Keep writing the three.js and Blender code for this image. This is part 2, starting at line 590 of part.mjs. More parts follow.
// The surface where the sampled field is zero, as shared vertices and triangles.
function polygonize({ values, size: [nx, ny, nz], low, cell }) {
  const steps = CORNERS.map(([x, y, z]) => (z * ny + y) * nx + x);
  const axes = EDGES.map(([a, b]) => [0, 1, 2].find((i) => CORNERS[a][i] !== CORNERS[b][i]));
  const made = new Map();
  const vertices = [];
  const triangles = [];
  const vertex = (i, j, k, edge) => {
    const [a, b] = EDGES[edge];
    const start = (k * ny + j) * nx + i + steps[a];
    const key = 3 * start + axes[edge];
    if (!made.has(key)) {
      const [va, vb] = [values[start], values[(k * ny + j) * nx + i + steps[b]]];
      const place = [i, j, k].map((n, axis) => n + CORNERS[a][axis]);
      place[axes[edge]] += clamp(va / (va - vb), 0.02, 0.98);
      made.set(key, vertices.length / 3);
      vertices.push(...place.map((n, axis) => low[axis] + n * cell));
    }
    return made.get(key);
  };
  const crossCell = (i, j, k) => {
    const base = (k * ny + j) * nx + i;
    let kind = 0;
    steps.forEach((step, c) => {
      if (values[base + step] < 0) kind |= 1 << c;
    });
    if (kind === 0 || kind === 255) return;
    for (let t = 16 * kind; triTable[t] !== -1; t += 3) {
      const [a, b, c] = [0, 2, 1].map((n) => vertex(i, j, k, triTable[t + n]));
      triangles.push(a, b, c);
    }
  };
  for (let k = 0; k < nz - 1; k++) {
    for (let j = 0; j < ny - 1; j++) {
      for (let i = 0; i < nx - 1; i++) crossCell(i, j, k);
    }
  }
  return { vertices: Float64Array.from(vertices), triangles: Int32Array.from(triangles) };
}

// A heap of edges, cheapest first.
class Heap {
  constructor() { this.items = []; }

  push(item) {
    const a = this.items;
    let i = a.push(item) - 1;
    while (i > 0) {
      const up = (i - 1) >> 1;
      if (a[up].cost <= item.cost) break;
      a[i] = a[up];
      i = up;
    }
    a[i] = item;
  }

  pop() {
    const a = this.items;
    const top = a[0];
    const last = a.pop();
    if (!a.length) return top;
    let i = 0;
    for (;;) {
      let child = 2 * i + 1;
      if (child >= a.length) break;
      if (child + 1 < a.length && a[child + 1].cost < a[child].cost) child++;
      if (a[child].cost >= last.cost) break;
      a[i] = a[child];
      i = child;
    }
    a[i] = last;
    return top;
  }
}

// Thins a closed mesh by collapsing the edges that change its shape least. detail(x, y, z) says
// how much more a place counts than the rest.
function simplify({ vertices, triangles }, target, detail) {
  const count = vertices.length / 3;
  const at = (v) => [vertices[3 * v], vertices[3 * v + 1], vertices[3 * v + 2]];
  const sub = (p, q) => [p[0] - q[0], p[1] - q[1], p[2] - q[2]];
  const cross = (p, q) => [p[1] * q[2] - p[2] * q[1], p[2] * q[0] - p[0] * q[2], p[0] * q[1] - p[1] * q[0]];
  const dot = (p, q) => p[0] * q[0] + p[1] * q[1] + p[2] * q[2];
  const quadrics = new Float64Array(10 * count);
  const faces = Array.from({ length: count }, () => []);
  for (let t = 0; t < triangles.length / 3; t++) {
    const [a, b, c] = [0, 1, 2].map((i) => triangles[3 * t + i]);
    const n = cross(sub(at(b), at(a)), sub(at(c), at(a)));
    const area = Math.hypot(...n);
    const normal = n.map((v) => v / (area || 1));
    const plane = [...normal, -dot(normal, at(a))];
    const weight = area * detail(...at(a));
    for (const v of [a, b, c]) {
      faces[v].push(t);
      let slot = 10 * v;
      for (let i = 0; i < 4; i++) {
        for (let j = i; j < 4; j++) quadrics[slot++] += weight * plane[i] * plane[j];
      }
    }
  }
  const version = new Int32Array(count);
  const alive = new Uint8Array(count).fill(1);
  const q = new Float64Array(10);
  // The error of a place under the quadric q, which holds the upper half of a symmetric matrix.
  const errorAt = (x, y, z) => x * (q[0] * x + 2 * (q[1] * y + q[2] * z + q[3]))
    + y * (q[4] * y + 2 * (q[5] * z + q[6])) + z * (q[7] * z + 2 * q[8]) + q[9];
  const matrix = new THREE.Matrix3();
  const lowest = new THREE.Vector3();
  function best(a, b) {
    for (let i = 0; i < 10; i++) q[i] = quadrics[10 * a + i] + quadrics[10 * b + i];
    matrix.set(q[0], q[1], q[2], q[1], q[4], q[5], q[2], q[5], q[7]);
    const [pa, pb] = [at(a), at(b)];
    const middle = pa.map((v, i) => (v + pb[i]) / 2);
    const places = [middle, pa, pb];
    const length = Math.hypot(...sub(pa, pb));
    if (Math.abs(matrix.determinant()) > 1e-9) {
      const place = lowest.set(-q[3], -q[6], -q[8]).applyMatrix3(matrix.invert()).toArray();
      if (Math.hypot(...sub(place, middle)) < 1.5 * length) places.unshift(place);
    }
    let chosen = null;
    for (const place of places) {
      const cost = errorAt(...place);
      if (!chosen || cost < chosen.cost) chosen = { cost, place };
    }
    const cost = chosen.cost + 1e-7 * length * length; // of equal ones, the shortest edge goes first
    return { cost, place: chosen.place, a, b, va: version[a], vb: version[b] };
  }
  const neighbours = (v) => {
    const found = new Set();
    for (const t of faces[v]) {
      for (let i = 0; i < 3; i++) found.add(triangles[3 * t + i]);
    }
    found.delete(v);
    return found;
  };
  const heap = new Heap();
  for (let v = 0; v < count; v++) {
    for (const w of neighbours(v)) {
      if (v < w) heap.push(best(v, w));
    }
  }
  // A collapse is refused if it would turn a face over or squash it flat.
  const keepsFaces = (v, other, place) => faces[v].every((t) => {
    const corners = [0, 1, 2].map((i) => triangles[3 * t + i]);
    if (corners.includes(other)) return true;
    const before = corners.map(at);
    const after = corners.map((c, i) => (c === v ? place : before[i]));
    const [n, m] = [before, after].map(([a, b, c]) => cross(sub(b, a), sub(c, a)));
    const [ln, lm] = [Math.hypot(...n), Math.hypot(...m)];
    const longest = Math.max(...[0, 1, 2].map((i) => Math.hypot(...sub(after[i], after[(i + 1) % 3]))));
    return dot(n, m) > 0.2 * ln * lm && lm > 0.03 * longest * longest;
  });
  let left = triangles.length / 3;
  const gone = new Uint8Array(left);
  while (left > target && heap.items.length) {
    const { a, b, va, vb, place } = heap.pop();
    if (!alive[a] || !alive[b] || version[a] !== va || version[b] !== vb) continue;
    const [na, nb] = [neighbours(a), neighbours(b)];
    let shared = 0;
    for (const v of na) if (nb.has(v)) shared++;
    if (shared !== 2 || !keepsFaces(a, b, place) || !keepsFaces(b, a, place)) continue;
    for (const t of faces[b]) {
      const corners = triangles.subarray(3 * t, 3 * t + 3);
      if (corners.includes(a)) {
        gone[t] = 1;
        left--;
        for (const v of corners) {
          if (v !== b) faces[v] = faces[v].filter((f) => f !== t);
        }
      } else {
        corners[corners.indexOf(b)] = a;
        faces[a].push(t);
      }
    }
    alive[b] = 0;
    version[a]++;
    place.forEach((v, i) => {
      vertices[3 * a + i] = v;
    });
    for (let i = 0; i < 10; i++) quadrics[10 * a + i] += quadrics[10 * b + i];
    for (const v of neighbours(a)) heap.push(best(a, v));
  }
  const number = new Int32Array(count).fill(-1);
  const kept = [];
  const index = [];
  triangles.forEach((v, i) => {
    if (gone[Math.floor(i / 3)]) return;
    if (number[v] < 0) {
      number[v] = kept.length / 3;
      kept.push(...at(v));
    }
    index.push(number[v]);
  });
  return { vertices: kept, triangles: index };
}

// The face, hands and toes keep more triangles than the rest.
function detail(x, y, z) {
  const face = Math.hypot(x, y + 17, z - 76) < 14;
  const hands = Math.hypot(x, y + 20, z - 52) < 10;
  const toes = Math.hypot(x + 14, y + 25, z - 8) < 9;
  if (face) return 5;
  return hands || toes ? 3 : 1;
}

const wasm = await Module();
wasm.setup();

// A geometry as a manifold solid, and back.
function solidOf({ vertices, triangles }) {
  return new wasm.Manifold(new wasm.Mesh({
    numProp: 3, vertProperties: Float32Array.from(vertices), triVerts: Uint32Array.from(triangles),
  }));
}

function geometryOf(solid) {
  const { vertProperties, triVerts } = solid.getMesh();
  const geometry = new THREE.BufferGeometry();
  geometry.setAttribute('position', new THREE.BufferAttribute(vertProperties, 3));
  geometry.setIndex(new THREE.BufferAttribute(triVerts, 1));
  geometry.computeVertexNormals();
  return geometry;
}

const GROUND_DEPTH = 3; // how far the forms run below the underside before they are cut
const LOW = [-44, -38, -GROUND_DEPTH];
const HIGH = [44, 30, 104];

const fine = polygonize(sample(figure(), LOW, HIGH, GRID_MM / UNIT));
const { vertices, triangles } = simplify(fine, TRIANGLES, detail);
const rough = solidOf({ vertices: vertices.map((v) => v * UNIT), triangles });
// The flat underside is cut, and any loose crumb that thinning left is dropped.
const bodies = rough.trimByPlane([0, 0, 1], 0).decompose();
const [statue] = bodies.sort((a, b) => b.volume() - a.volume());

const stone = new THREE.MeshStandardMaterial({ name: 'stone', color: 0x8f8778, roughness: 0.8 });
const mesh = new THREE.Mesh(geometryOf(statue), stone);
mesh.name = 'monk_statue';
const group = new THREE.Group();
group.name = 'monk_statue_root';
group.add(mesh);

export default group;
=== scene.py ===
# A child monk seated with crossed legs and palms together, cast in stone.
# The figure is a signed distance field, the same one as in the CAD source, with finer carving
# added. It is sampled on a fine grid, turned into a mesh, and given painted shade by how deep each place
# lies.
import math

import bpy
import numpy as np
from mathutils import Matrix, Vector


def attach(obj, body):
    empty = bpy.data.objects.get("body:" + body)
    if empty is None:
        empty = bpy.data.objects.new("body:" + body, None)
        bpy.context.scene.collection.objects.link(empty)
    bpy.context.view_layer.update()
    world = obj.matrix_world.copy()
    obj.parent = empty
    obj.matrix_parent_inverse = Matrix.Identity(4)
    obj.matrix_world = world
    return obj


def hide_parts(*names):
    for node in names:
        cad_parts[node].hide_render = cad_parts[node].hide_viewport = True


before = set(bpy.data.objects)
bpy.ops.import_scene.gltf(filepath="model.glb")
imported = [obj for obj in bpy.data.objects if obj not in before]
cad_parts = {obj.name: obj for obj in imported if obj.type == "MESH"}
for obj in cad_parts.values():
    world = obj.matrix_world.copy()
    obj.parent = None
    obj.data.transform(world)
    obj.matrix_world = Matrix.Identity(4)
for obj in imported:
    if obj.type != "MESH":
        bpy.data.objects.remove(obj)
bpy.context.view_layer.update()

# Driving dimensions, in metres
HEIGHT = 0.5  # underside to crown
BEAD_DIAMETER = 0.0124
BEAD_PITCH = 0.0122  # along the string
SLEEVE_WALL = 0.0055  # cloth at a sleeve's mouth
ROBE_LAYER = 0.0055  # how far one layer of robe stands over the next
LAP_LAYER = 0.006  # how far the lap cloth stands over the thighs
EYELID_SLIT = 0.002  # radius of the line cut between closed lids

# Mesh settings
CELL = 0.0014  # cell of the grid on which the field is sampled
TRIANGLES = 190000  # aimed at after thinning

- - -

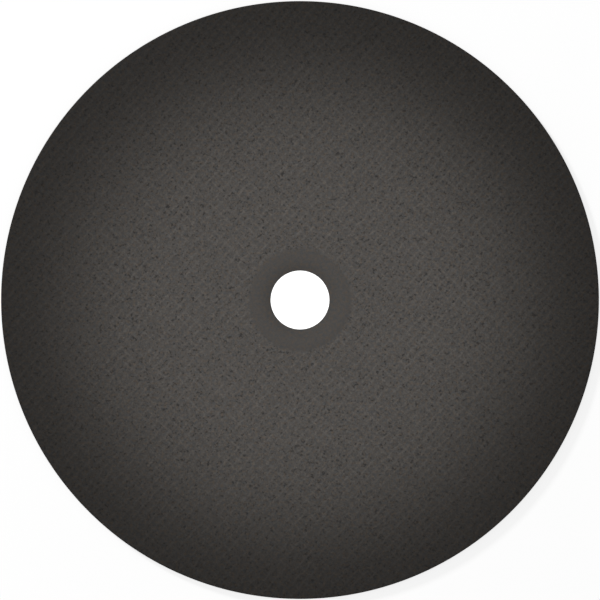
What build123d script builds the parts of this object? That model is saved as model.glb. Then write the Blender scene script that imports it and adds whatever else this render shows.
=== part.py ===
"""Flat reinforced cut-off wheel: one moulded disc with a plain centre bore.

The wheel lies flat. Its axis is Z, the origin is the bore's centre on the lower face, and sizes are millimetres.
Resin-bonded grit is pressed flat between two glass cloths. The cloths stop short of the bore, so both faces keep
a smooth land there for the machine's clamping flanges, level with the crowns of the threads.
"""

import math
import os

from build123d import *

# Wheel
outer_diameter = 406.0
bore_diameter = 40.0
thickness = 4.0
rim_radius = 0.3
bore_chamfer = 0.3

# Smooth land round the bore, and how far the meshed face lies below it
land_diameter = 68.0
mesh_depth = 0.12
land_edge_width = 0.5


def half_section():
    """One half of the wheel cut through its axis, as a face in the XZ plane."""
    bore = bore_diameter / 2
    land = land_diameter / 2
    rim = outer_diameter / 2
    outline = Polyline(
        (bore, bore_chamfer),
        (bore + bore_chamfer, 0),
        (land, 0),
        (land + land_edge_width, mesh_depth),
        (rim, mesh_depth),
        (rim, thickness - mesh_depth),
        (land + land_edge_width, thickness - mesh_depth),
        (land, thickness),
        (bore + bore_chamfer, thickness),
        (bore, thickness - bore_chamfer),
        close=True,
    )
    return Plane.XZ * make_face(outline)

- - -

→ **Description of the task**
From the entries above, extract only the lines running from the one containing "const stone = new" through the one containing "from mathutils import Matrix, Vector", inclusive.

→ **Completed exercise**
const stone = new THREE.MeshStandardMaterial({ name: 'stone', color: 0x8f8778, roughness: 0.8 });
const mesh = new THREE.Mesh(geometryOf(statue), stone);
mesh.name = 'monk_statue';
const group = new THREE.Group();
group.name = 'monk_statue_root';
group.add(mesh);

export default group;
=== scene.py ===
# A child monk seated with crossed legs and palms together, cast in stone.
# The figure is a signed distance field, the same one as in the CAD source, with finer carving
# added. It is sampled on a fine grid, turned into a mesh, and given painted shade by how deep each place
# lies.
import math

import bpy
import numpy as np
from mathutils import Matrix, Vector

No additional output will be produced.